EXERCISE: Set down the whole listing verbatim.

DATASET RECORDS:
* BEGIN *

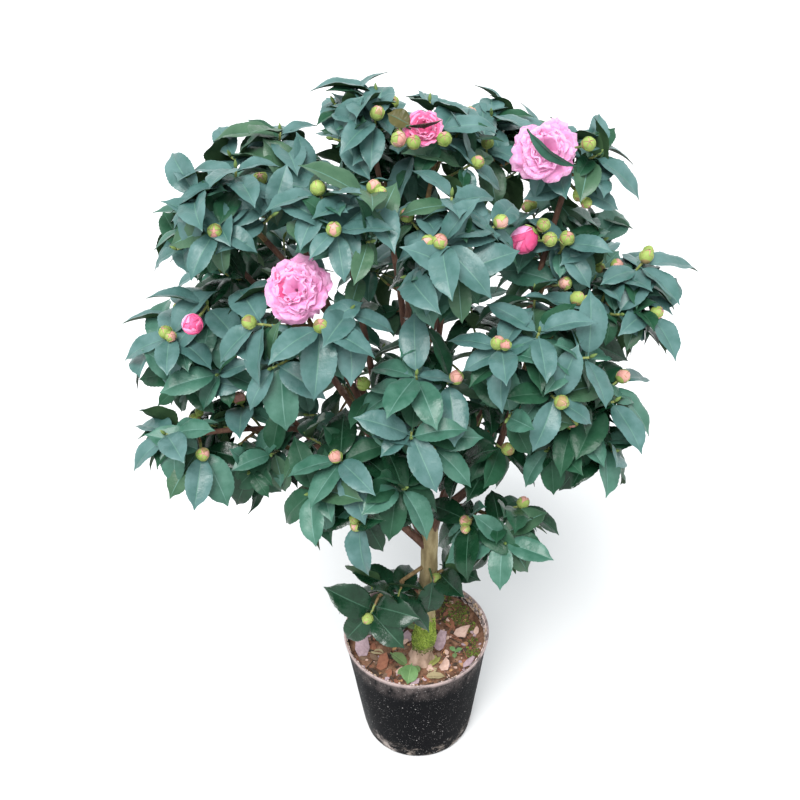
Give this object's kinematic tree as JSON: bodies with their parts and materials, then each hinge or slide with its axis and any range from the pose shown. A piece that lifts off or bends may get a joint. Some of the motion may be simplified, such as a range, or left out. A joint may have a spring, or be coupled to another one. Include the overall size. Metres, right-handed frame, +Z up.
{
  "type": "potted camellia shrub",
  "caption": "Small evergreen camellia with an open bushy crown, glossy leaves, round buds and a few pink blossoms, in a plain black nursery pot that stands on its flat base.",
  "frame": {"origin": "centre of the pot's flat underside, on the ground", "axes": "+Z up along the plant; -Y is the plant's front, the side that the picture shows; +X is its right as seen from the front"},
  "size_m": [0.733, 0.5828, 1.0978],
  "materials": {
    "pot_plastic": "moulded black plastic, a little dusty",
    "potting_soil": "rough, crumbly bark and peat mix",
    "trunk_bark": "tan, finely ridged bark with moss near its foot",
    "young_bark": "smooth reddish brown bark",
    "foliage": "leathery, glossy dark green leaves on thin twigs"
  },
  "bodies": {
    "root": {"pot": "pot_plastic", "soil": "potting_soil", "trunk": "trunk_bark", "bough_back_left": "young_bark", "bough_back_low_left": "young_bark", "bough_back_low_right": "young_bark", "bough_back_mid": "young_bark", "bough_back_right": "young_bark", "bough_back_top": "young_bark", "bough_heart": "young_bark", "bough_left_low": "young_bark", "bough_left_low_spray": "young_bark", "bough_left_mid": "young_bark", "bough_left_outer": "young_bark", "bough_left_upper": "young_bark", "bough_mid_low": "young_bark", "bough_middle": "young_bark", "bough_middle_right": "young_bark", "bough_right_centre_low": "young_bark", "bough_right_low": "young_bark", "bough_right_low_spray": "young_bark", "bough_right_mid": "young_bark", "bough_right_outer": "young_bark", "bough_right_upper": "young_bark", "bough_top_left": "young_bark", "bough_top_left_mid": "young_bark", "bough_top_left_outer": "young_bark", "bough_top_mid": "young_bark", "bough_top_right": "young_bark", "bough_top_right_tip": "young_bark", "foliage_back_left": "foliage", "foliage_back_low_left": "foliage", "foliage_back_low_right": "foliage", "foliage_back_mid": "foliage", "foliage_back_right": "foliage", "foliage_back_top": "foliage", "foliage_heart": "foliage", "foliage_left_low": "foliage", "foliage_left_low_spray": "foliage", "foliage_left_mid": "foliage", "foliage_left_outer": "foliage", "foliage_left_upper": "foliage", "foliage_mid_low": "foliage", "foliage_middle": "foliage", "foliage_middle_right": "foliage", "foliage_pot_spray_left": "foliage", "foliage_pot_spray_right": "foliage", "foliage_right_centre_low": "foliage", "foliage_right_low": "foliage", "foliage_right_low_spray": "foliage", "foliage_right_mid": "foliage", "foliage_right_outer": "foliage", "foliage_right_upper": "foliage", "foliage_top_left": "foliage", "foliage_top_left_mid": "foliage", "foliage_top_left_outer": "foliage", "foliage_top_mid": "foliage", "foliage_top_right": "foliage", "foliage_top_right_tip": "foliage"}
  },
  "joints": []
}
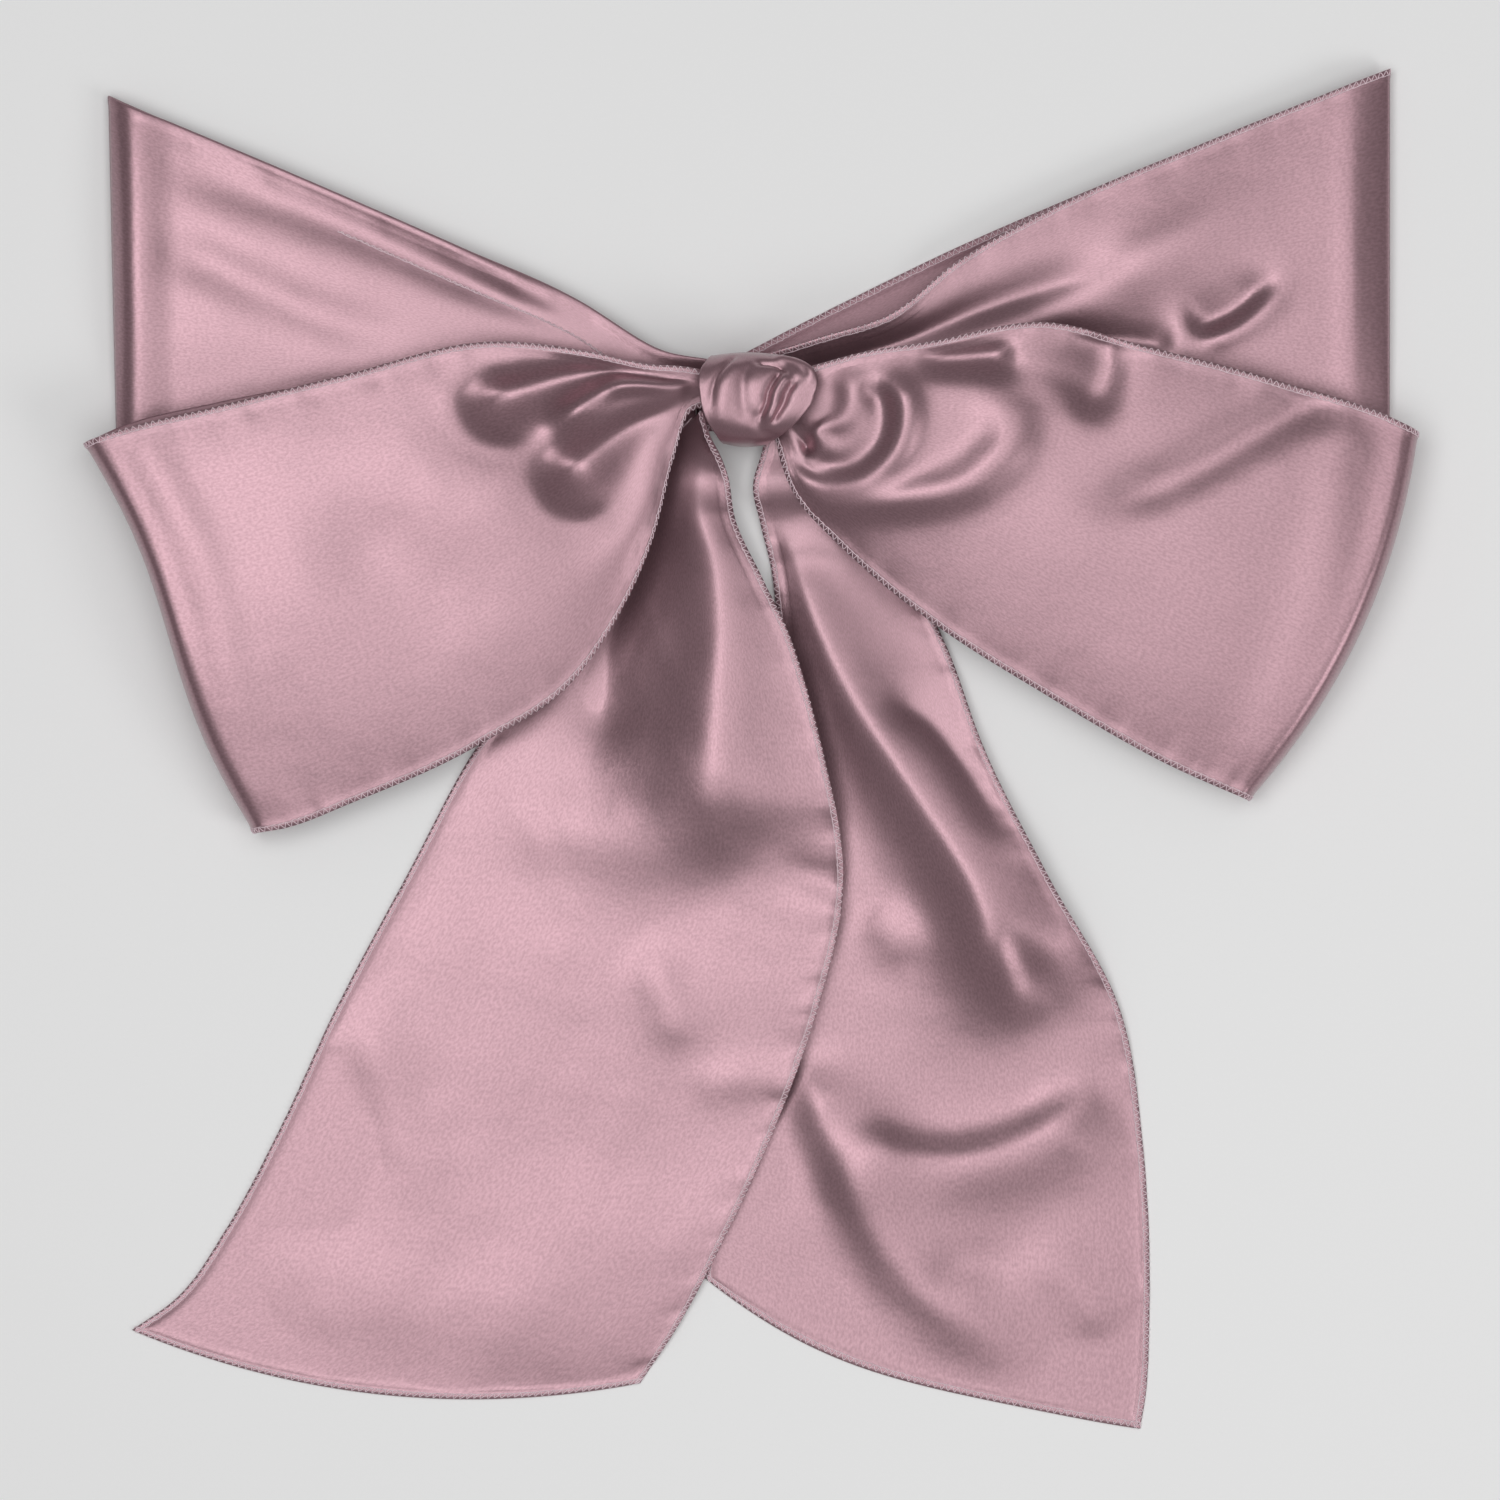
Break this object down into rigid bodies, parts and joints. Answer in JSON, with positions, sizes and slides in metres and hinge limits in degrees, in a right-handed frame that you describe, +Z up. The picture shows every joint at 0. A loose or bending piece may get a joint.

* END *

RESULT FOR THIS EXERCISE:
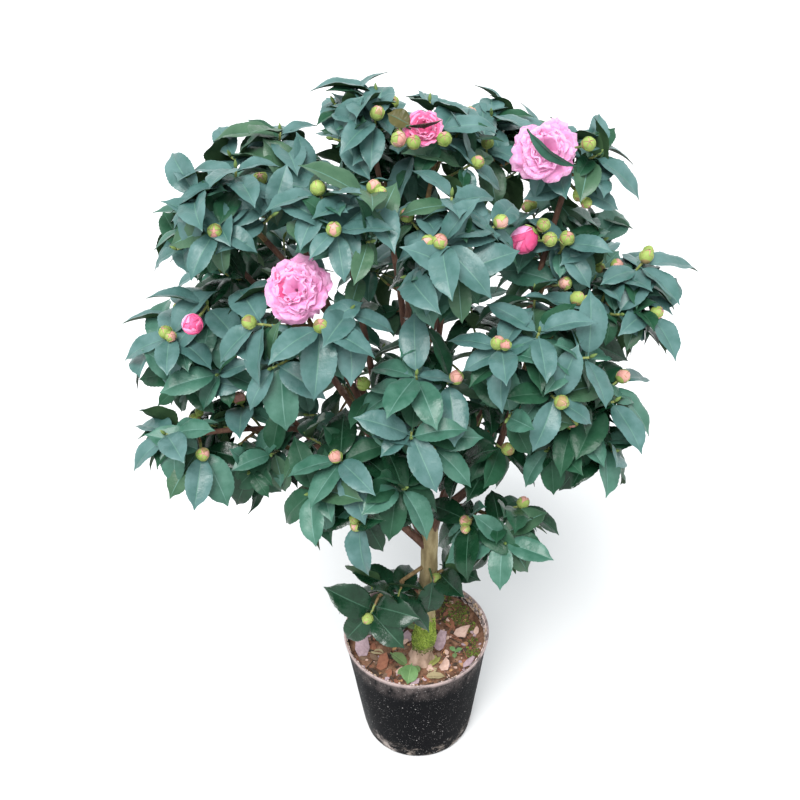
Give this object's kinematic tree as JSON: bodies with their parts and materials, then each hinge or slide with its axis and any range from the pose shown. A piece that lifts off or bends may get a joint. Some of the motion may be simplified, such as a range, or left out. A joint may have a spring, or be coupled to another one. Include the overall size. Metres, right-handed frame, +Z up.
{
  "type": "potted camellia shrub",
  "caption": "Small evergreen camellia with an open bushy crown, glossy leaves, round buds and a few pink blossoms, in a plain black nursery pot that stands on its flat base.",
  "frame": {"origin": "centre of the pot's flat underside, on the ground", "axes": "+Z up along the plant; -Y is the plant's front, the side that the picture shows; +X is its right as seen from the front"},
  "size_m": [0.733, 0.5828, 1.0978],
  "materials": {
    "pot_plastic": "moulded black plastic, a little dusty",
    "potting_soil": "rough, crumbly bark and peat mix",
    "trunk_bark": "tan, finely ridged bark with moss near its foot",
    "young_bark": "smooth reddish brown bark",
    "foliage": "leathery, glossy dark green leaves on thin twigs"
  },
  "bodies": {
    "root": {"pot": "pot_plastic", "soil": "potting_soil", "trunk": "trunk_bark", "bough_back_left": "young_bark", "bough_back_low_left": "young_bark", "bough_back_low_right": "young_bark", "bough_back_mid": "young_bark", "bough_back_right": "young_bark", "bough_back_top": "young_bark", "bough_heart": "young_bark", "bough_left_low": "young_bark", "bough_left_low_spray": "young_bark", "bough_left_mid": "young_bark", "bough_left_outer": "young_bark", "bough_left_upper": "young_bark", "bough_mid_low": "young_bark", "bough_middle": "young_bark", "bough_middle_right": "young_bark", "bough_right_centre_low": "young_bark", "bough_right_low": "young_bark", "bough_right_low_spray": "young_bark", "bough_right_mid": "young_bark", "bough_right_outer": "young_bark", "bough_right_upper": "young_bark", "bough_top_left": "young_bark", "bough_top_left_mid": "young_bark", "bough_top_left_outer": "young_bark", "bough_top_mid": "young_bark", "bough_top_right": "young_bark", "bough_top_right_tip": "young_bark", "foliage_back_left": "foliage", "foliage_back_low_left": "foliage", "foliage_back_low_right": "foliage", "foliage_back_mid": "foliage", "foliage_back_right": "foliage", "foliage_back_top": "foliage", "foliage_heart": "foliage", "foliage_left_low": "foliage", "foliage_left_low_spray": "foliage", "foliage_left_mid": "foliage", "foliage_left_outer": "foliage", "foliage_left_upper": "foliage", "foliage_mid_low": "foliage", "foliage_middle": "foliage", "foliage_middle_right": "foliage", "foliage_pot_spray_left": "foliage", "foliage_pot_spray_right": "foliage", "foliage_right_centre_low": "foliage", "foliage_right_low": "foliage", "foliage_right_low_spray": "foliage", "foliage_right_mid": "foliage", "foliage_right_outer": "foliage", "foliage_right_upper": "foliage", "foliage_top_left": "foliage", "foliage_top_left_mid": "foliage", "foliage_top_left_outer": "foliage", "foliage_top_mid": "foliage", "foliage_top_right": "foliage", "foliage_top_right_tip": "foliage"}
  },
  "joints": []
}
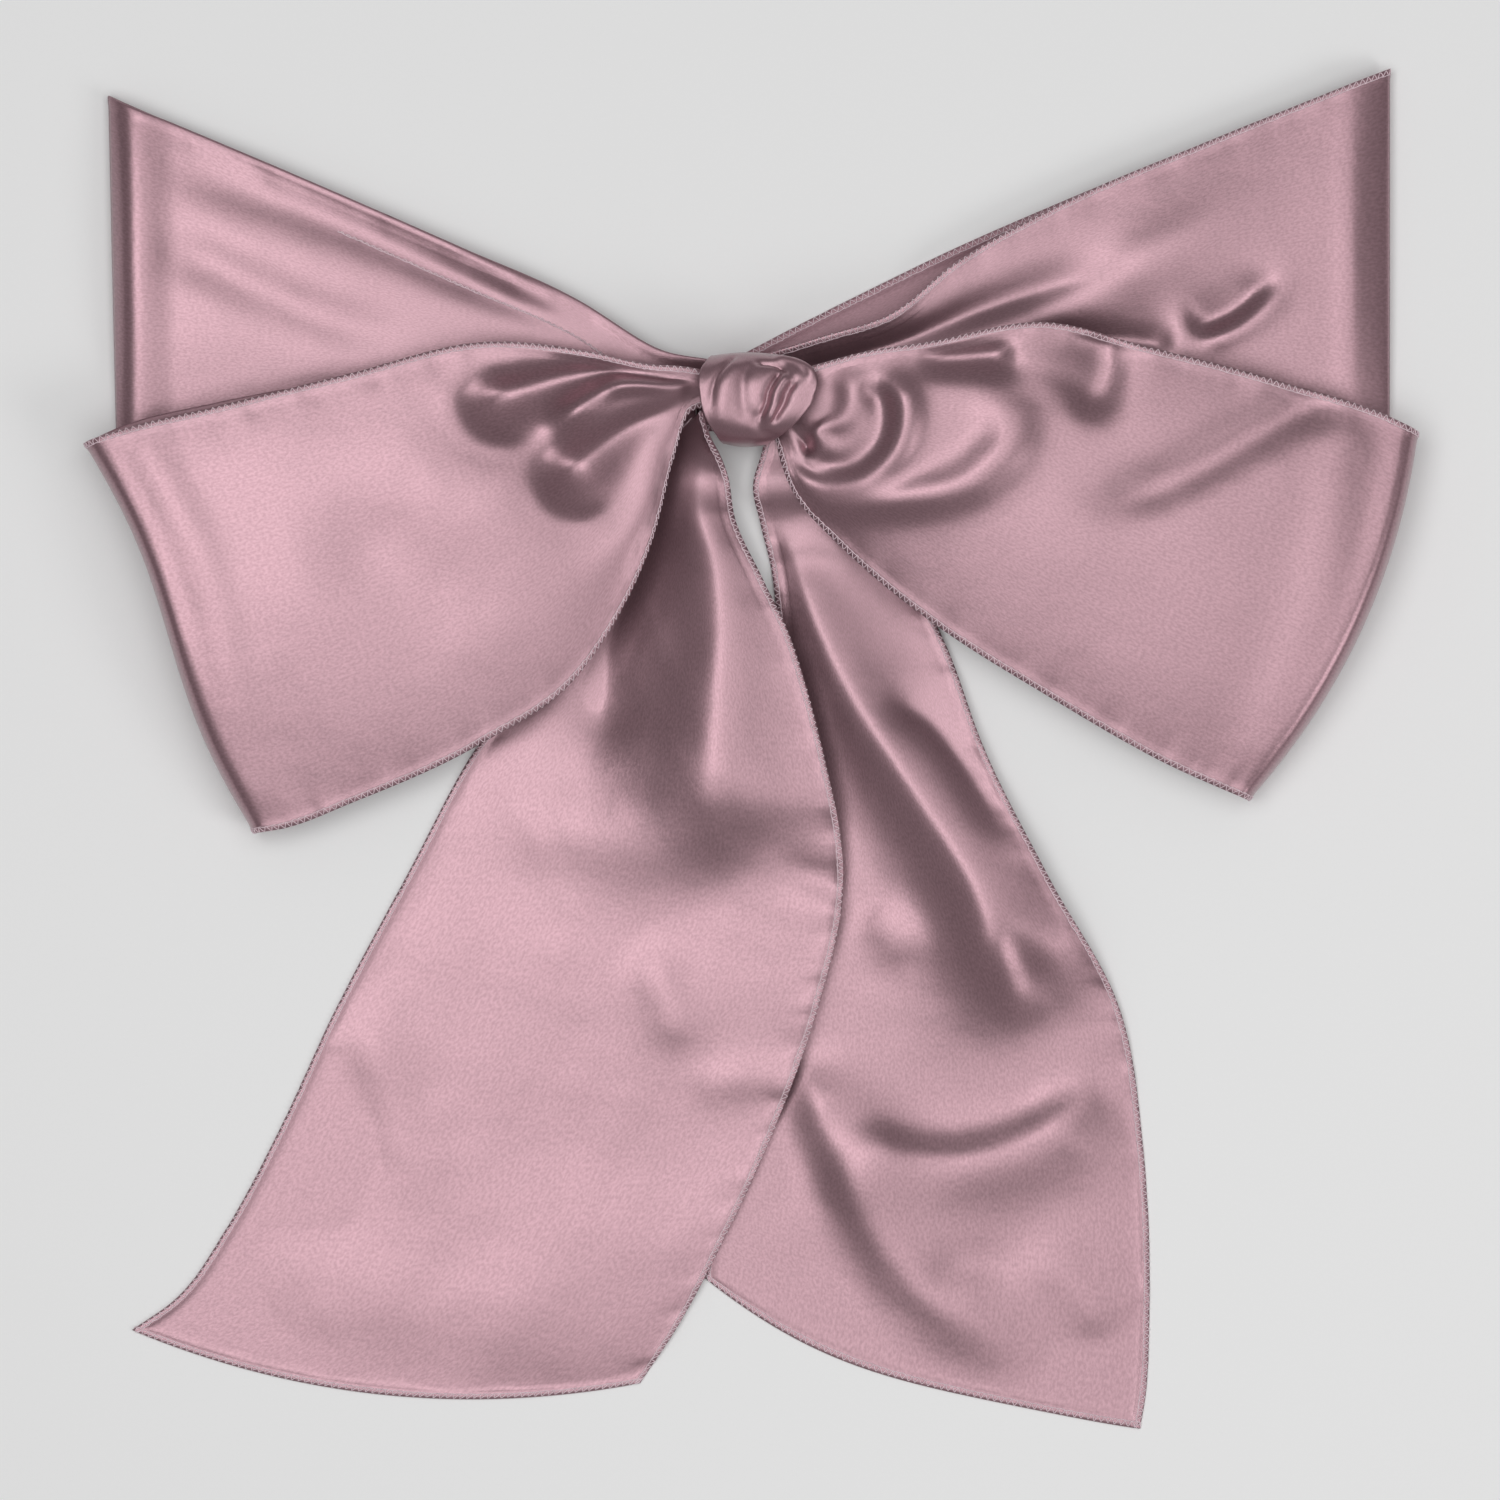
Break this object down into rigid bodies, parts and joints. Answer in JSON, with positions, sizes and slides in metres and hinge limits in degrees, in a right-handed frame that you describe, +Z up. The picture shows every joint at 0. A loose or bending piece may get a joint.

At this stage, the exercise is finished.